While EU is planning to implement heavy regulation on these ad tech giants, it is more likely to cause just a small dent in the duopoly.

Someone would still have to come up with an effective alternative for digital advertising that doesn’t infringe on user privacy and continues to help publishers monetize their content.

Companies like Amazon and Snap Inc. are often purported to pose a threat to the duopoly but fail to eventually capitalize on it.

There has often been a lot of discussion about major publishers joining forces on a neutral platform for mutual sharing of user activity and other data but not much has resulted from it, owing mostly to a lack of sustainable framework or technology to enable such an arrangement.
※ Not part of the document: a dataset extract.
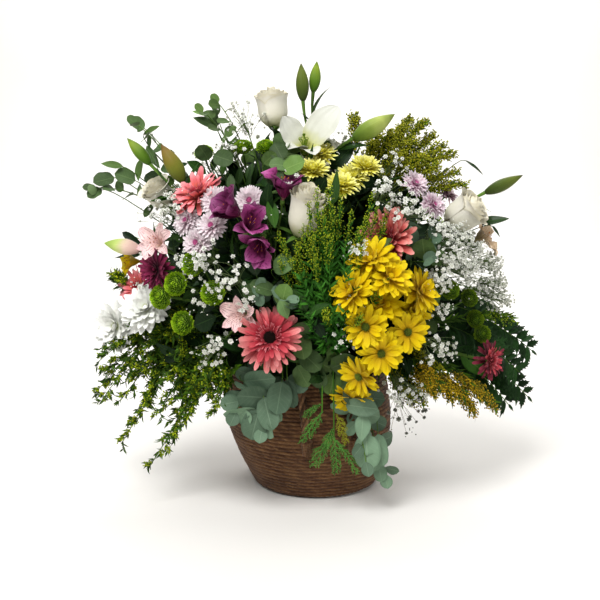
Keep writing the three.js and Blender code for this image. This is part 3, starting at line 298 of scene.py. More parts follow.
def joined(*shapes):
    verts, faces, along, across = zip(*shapes)
    starts = np.cumsum([0] + [len(v) for v in verts])
    faces = [f + start for f, start in zip(faces, starts)]
    return np.vstack(verts), np.vstack(faces), np.concatenate(along), np.concatenate(across)


def moved(shape, m):
    v, f, t, s = shape
    return v @ m[:3, :3].T + m[:3, 3], f, t, s


# ---------------------------------------------------------------- pieces
PIECES = {}


class Bag:
    """Collects the shapes of one piece, with a material for each and a random tone for each copy."""

    def __init__(self, name, slot, *nodes):
        self.name, self.slot, self.nodes = name, slot, nodes
        self.rng = draws(name)
        self.verts, self.faces, self.fields, self.materials, self.count = [], {3: [], 4: []}, [], [], 0
        PIECES[name] = self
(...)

The establishment of blockchain as a revolutionary technology, however, opens up new opportunities to fight against the digital duopoly, and startups like Zohem are already on the way to developing sustainable replacements for the ad tech mammoths.

The switch to a blockchain-based solution would also mean that user data stays decentralized and completely anonymous.

Further, Zohem has also been working at incentivizing the sharing of data by publishers.

Once implemented, not only would publishers receive a major chunk of the ad revenue generated but they would also ‘earn’ by simply sharing anonymous user activity on the blockchain.

Such developments are likely to open the ad tech industry up for an effective revolution, which is exactly what it needs right now.

Bottom line: the duopoly of Google and Facebook, while being beneficial for advertisers in the short-run, can prove detrimental to the ad tech industry in the not-so-long run.

If allowed to work unchallenged like they have till now, the two giants are likely to set their own rules and standards in the industry that will harm both the publishers and the advertisers, making money only for the duopoly.

It is imperative that new, innovative solutions are implemented soon for the ad tech industry to function in a non-monopolistic, effective and transparent manner.

A good potential solution for this is decentralizing the ad tech framework on a blockchain.